Advanced analytics, such as satellite-image intelligence, consumer trends gleaned from web scraping and investor sentiment indicators pulled from social media, have popped up in sell-side analyst reports in recent months.

This is a big leap for an industry that needs to evolve beyond backward-looking analysis and postearnings commentary, said Carl Kirst, director of U.S. equity research at BMO Nesbitt Burns.

“We’re trying to figure out how not to keep doing the same thing Wall Street and Bay Street have been doing for the last 20 years,” Mr.
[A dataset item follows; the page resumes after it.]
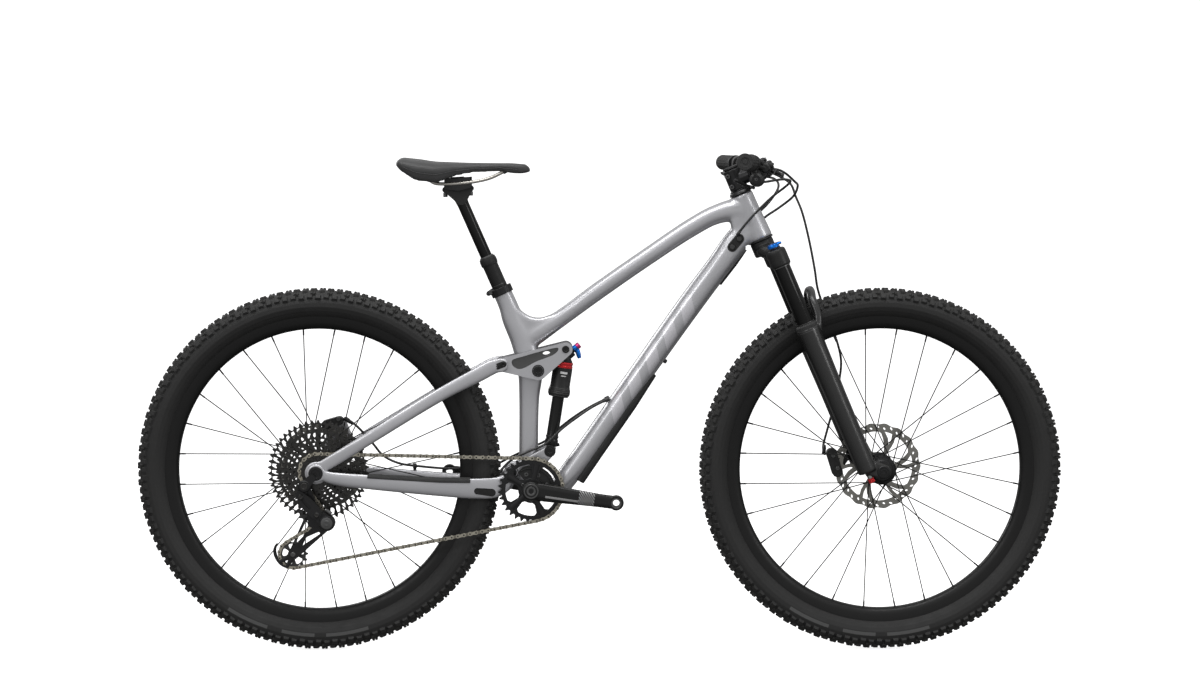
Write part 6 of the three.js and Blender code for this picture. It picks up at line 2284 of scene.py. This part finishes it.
def brake_lever(name, side):
    """Master cylinder on its clamp, its bolts and hose nut, and the drilled blade."""
    def at(y, ahead, below=0):
        return from_bar(side * y, ahead, below)

    s = Shape()
    axis = (bar_point(side * 220) - bar_point(side * 206)).normalized()
    low = bar_point(side * 206)
    s.add(lathe(
        [(11.7, 0.3), (15.6, 0.3), (16.4, 1.4), (16.4, 12.4), (15.6, 13.6), (11.7, 13.6)], low, axis, 48,
        True,
    ))
    s.add(rod(at(213, 8, 11), at(213, 16, 22), 5.6, 24, 1))
    s.add(rod(at(213, 12, -10), at(213, 20, -6), 5.0, 24, 1))
    body = [
        at(147, 24), at(150, 24.2), at(164, 24.8), at(182, 25.6), at(198, 26.4), at(208, 26.8), at(213, 27),
    ]
    s.add(tube(
        body, [(6.5, 6.5), (8.6, 8.6), (9.2, 9.4), (9.6, 9.8), (10, 10), (9.6, 9.4), (7, 7)], 36, Z_AXIS,
    ))
    s.add(tube(
        [at(155, 27, -8), at(158, 27, -8), at(176, 27.4, -8.4), at(192, 28, -8.4), at(197, 28, -8)],
        [(3, 4), (7.2, 8), (8, 8.6), (7.4, 8), (3, 4)], 32, Z_AXIS,
    ))
    s.add(tube([at(208, 13, 1), at(206, 20, 0.5), at(205, 27, 0)], [(7.5, 8), (8, 8.4), (8, 8)], 28, Z_AXIS))
    s.add(rod(at(196, 30, -9), at(196, 38.5, -9), 6.6, 32, 1))
    s.add(rod(at(196, 36, -9.4), at(196, 36, -4.9), 5.4, 28, 0.6))
    s.add(rod(at(196, 36, 4.9), at(196, 36, 8.4), 5.4, 28, 0.6))
    s.add(tube(
        [at(196, 27, 7), at(196, 32, 7), at(196, 36, 6.8)], [(3.2, 6), (2.2, 6), (1.8, 5.2)], 20, LEVER_DOWN,
    ))
    make(
        f"brake_{name}_master", s, "steering_assembly", BLACK_GLOSS if side > 0 else BLACK_SATIN,
        [f"brake_body_{name}"], bevel=0.4, sharp=35,
    )
    s = Shape()
    s.add(bolt(at(196, 36, -9.2), -LEVER_DOWN, 3.4, 1.4, 0.55, 24))
    s.add(bolt(at(196, 36, 8.2), LEVER_DOWN, 3.4, 1.2, 0.55, 24))
    for y in (161, 191):
        s.add(bolt(at(y, 27.5, -16.2), -LEVER_DOWN, 2.2, 1.1, 0.5, 18))
    s.add(bolt(at(213, 19.6, -6.4), LEVER_AHEAD, 3.6, 1.8, 0.55, 24))
    s.add(rod(at(148, 24), at(139, 24), 4.2, 6, 0.5))
    s.add(rod(at(140, 24), at(133, 23.6), 3.3, 20, 0.6), 1)
    s.add(lathe([(9.0, 0), (9.9, 0.3), (9.9, 2.6), (9.0, 3)], at(201, 26.6), axis, 36, True))
    make(f"brake_{name}_fittings", s, "steering_assembly", [ALLOY_GREY, PLASTIC], sharp=28)
    s = Shape()
    path = spline(
        [
            at(196, 36), at(204, 48), at(212, 56), at(225, 63), at(238, 66), at(252, 66.4), at(268, 66),
            at(284, 67.4), at(300, 70),
        ],
        3,
    )
    count = len(path)
    radii = []
    for i in range(count):
        t = i / (count - 1)
        tall = 4.4 if t < 0.45 else 4.4 + 1.2 * math.sin((t - 0.45) / 0.55 * math.pi)
        radii.append((
            tall if 0 < i < count - 1 else 2.0,
            3.6 - 0.6 * smooth_share(t, 0.2, 0.6) if 0 < i < count - 1 else 1.6,
        ))
    s.add(tube(path, radii, 24, LEVER_DOWN))
    s.add(rod(at(196, 36, -4.3), at(196, 36, 4.3), 5.3, 32, 0.5))
    for k in range(3):
        share = 0.62 + k * 0.11
        p = path[int(share * (count - 1))]
        s.add(rod(p - LEVER_DOWN * 4.9, p + LEVER_DOWN * 4.9, 1.7, 16, 0.3), 1)
    s.add(rod(at(208, 47, -5), at(208, 47, 5), 2.6, 20, 0.4), 1)
    make(
        f"brake_{name}_lever_blade", s, f"{name}_brake_lever", [ALLOY_BLACK, ALLOY_GREY],
        [f"brake_blade_{name}"], sharp=35,
    )


def shifters():
    """Shifter pod, its two-part trim, both thumb levers and the clamp of the dropper remote."""
    def at(y, ahead, below=0):
        return from_bar(-y, ahead, below)

    s = Shape()
    pod = [
        at(195.5, 20, 27), at(197, 20, 27), at(201, 20, 27), at(214, 20, 27), at(224, 20, 27),
        at(228, 20, 27),
    ]
    s.add(tube(pod, [(10, 10.5), (13, 13.4), (14, 14), (14, 14), (13.2, 13.4), (9, 9.4)], 44, Z_AXIS))
    s.add(tube([at(205, 14, 12), at(205, 16, 18), at(205, 17, 24)], [(5, 7), (5.5, 7.5), (6, 8)], 24))
    s.add(rod(at(195.8, 20, 30), at(187, 20, 30), 4.4, 28, 0.8))
    s.add(rod(at(187.4, 20, 30), at(181, 20, 30), 3.4, 24, 0.6))
    make("shifter_pod", s, "steering_assembly", PLASTIC, bevel=0.5, sharp=35)
    s = Shape()
    s.add(rod(at(227.6, 20, 27), at(229.4, 20, 27), 8.8, 40, 0.5), 1)
    s.add(bolt(at(229.2, 20, 27), -Y_AXIS, 3.4, 1.2, 0.55, 24))
    s.add(bolt(at(212, 20, 12.8), -LEVER_DOWN, 2.6, 1, 0.5, 18))
    for y in (199, 221):
        s.add(band(13.2, 14.5, 0, 1.2, at(y, 20, 27), -Y_AXIS, 44, 0.2), 1)
    make("shifter_pod_trim", s, "steering_assembly", [ALLOY_GREY, ALLOY_BLACK], sharp=28)
    for name, side, y0, y1, ahead, below, body, node in (
        ("shift", -1, 212, 240, 16, 41.4, "shift_lever", "shift_paddle"),
        ("dropper", 1, 207, 234, 10, 29.8, "dropper_lever", "dropper_remote"),
    ):
        def spot(y, a, b):
            return from_bar(side * y, a, b)

        s = Shape()
        s.add(rod(spot(y0, ahead, below + 0.4), spot(y0, ahead, below + 6), 7, 36, 0.8))
        path = spline(
            [
                spot(y0, ahead, below + 3), spot(y0 + 6, ahead - 9, below + 4),
                spot(y0 + 12, ahead - 16, below + 4), spot(y1 - 6, ahead - 27, below + 3),
                spot(y1, ahead - 34, below + 2),
            ],
            3,
        )
        n = len(path)
        radii = [
            (2.8 + 0.6 * (i / (n - 1)), 4.2 + 2.4 * smooth_share(i / (n - 1), 0.35, 0.9)) if i < n - 1
            else (1.6, 4.0) for i in range(n)
        ]
        s.add(tube(path, radii, 24, LEVER_DOWN))
        for k in range(4):
            p = path[n - 2 - k] if k < n - 2 else path[-1]
            s.add(rod(p - Y_AXIS * 4 + LEVER_DOWN * -3.2, p + Y_AXIS * 4 + LEVER_DOWN * -3.2, 0.6, 8, 0.2), 1)
        make(f"{name}_thumb_lever", s, body, [ALLOY_BLACK, GUARD], [node], sharp=35)
    s = Shape()
    s.add(tube(
        [from_bar(199, 10, 20), from_bar(201, 10, 20), from_bar(212, 10, 20), from_bar(214, 10, 20)],
        [(7, 7), (9, 9), (9, 9), (7, 7)], 36, Z_AXIS,
    ))
    s.add(rod(from_bar(200, 9, 20), from_bar(192, 8, 20), 3.6, 24, 0.8))
    s.add(bolt(from_bar(213.6, 10, 20), Y_AXIS, 3.4, 1.4, 0.55, 24), 1)
    make(
        "dropper_remote_body", s, "steering_assembly", [ALLOY_BLACK, ALLOY_GREY], bevel=0.4,
        sharp=32,
    )


def hoses():
    """Brake hoses and gear housings between their ends, with end caps, and the hose clip."""
    left_exit, right_exit = from_bar(145.8, 24), from_bar(-145.8, 24)
    pod_exit, remote_exit = from_bar(-193.6, 20, 30), from_bar(197, 8, 20)

    def off(point, dx, y, dz):
        return (point.x + dx, y, point.z + dz)

    runs = {
        "front_brake_hose": (
            [
                left_exit, off(left_exit, 24, 122, -8), (398, 92, 962), (409, 85, 935), (422, 86, 904),
                (438, 90, 843), (450, 93, 783), (457, 96, 741), (475, 99, 690), (498, 100, 632),
                (507, 100, 590), (503, 100, 547), (492, 98, 495), (478, 94, 445), (468, 78, 410),
                (470, 58, 398),
            ],
            ("steering_assembly", "fork_lower_assembly", (450, 93, 783), (503, 100, 547)),
        ),
        "rear_brake_hose": (
            [
                right_exit, off(right_exit, 30, -118, -5), (394, -60, 968), (405, -10, 957), (398, 30, 935),
                (370, 42, 912), (342, 41, 893), (314, 38, 866), (297, 31.5, 845),
            ],
            ("frame", "steering_assembly", (300, 33, 850), (400, 28, 940)),
        ),
        "shift_housing": (
            [
                pod_exit, off(pod_exit, 14, -168, -2), (366, -122, 972), (384, -86, 968), (376, -62, 957),
                (350, -48, 936), (314, -40, 900), (290, -35, 872), (280, -31, 858),
            ],
            ("frame", "steering_assembly", (284, -33, 864), (376, -62, 957)),
        ),
        "dropper_housing": (
            [
                remote_exit, off(remote_exit, 20, 172, -4), (366, 112, 972), (372, 76, 955), (352, 54, 925),
                (322, 46, 895), (300, 38, 870), (288, 31.5, 858),
            ],
            ("frame", "steering_assembly", (290, 32, 861), (372, 76, 955)),
        ),
        "rear_brake_hose_lower": (
            [
                (14, 14, 519), (-16, 16, 504), (-50, 28, 482), (-79, 30, 460), (-112, 34, 430),
                (-150, 37, 412), (-184, 44, 395), (-229, 51, 374), (-300, 54, 369), (-371, 60, 373),
                (-420, 62, 380), (-452, 62, 396), (-474, 62, 422), (-506, 62, 457), (-529, 60, 475),
            ],
            ("frame", "chainstay_assembly", (0, 15, 512), (-184, 44, 395)),
        ),
        "shift_housing_lower": (
            [
                (14, -14, 519), (-16, -16, 504), (-50, -28, 482), (-79, -30, 460), (-112, -34, 430),
                (-150, -34, 413), (-182, -36, 397), (-199, -37, 381), (-205, -38, 372),
            ],
            ("frame", "chainstay_assembly", (0, -15, 512), (-182, -36, 397)),
        ),
    }
    for name, (points, body) in runs.items():
        path = spline(points, 8)
        s = Shape().add(tube(path, 2.5, 18))
        for end, nxt in ((path[0], path[3]), (path[-1], path[-4])):
            way = (nxt - end).normalized()
            s.add(rod(end + way * 0.2, end + way * 9, 3.1, 20, 0.5), 1)
        make(f"{name}_line", s, body, [HOSE, PLASTIC], [name], sharp=50)
    s = Shape()
    s.add(band(2.7, 5.2, -4, 4, (-386, 61, 374.5), (1, 0, 0.08), 32, 0.8))
    s.add(rod((-386, 61, 369), (-386, 66.5, 362), 3.4, 20, 0.6))
    make("hose_clip", s, "chainstay_assembly", PLASTIC, sharp=40)


handlebar()
grips()
brake_lever("right", -1)
brake_lever("left", 1)
shifters()
hoses()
Kirst said.

As quantitative funds have long understood, the reams of data being generated by the digital economy can yield tremendous insight into conditions affecting specific industries, and how individual companies are performing.

As a complement to fundamental equity research, the hope is that alternative data can boost the relevance of an industry in decline.

The demand for brokerage research has generally been eroding since the financial crisis in 2008, as reputational challenges, regulatory restrictions, heavy competition, declining profitability and the rise of passive investing strategies have led to a culling of the ranks of stock pickers around the world.

At the same time, alternative-data strategies have been spreading beyond the hedge-fund industry and into mainstream investing.

A recent study by Greenwich Associates found that half of investment managers surveyed already use alternative data, with another quarter planning to do so over the next year.

Alternative data is anything beyond traditional financial data, such as what is found in quarterly financial statements, but that still can say something about a market or a company’s performance.

Satellite images of oil-storage tanks, for example, can suggest whether crude inventories are rising or falling. About two years ago, RBC Capital Markets partnered with Orbital Insight, a leader in that kind of geolocation data.

Energy analysis incorporating satellite imagery is now among RBC’s most-read research, said Fardeen Khan, RBC Capital Markets’ head of strategic initiatives. An RBC note from May, for example, pointed to global oil inventories “piling up,” which might be considered a bearish sign for the price of crude.

RBC has since enhanced its alternative-data capabilities to include natural language processing and web scraping.

The bank, for example, developed a sentiment and emotion tracker for Freedom Mobile, the regional carrier owned by Shaw Communications Inc.

An algorithm sifts through posts by Freedom’s customers on social-media channels such as Twitter, Reddit and Instagram, looking for indicators of positive or negative sentiment.

In July, an RBC analyst noted a distinct increase in negative posts about Freedom over the prior three months. “The negativity appears to reflect an uptick with various issues Freedom Mobile has been managing, such as poor reception, customer service and technical issues,” the analyst wrote. (Shaw said earlier this year it continues to invest in improvements in Freedom’s quality and customer experience.)

In many cases, shifts in sentiment prove to be leading indicators of changes in quarterly earnings, Mr. Khan said.

Web-scraping tools, on the other hand, which extract data from websites, were used to help RBC analysts get a handle on Amazon.com Inc.’s strategy in fighting the “delivery wars.”

Using data from Amazon’s own website, the team scanned more than 1,600 Canadian postal codes to discover the company had increased its same-day and one-day delivery in Canada by fourfold over the past four to five years.

BMO, meanwhile, said its analysts were working on 48 web-scraping projects, at last count, with another 115 in the pipeline.

There are legal considerations, however, in harvesting this kind of data. Some sites explicitly prohibit web scraping in the legal terms and conditions posted on the site.

The legalities of some kinds of alternative data are still up in the air. Who owns what data and who has the right to sell it is not always clear. Additionally, some kinds of proprietary or internal data could, in theory, constitute material non-public information.

Mr. Khan said RBC spent a year preparing to launch its alternative-data team, establishing a governance framework and getting the bank’s legal and compliance team on board.

“We're comfortable at this point that much of this stuff is going to create value for clients, and that we're not doing anything that will get us into regulatory hot water,” he said.

BMO’s Mr. Kirst said that its data-science efforts are not meant to replace fundamental research, but that this kind of quantitative analysis is quickly becoming “table stakes.”

“All of the things we have been doing, we still need to do – our interactions with management teams, our ability to project their financials. This is just an extra tool. It’s just a very, very important tool.”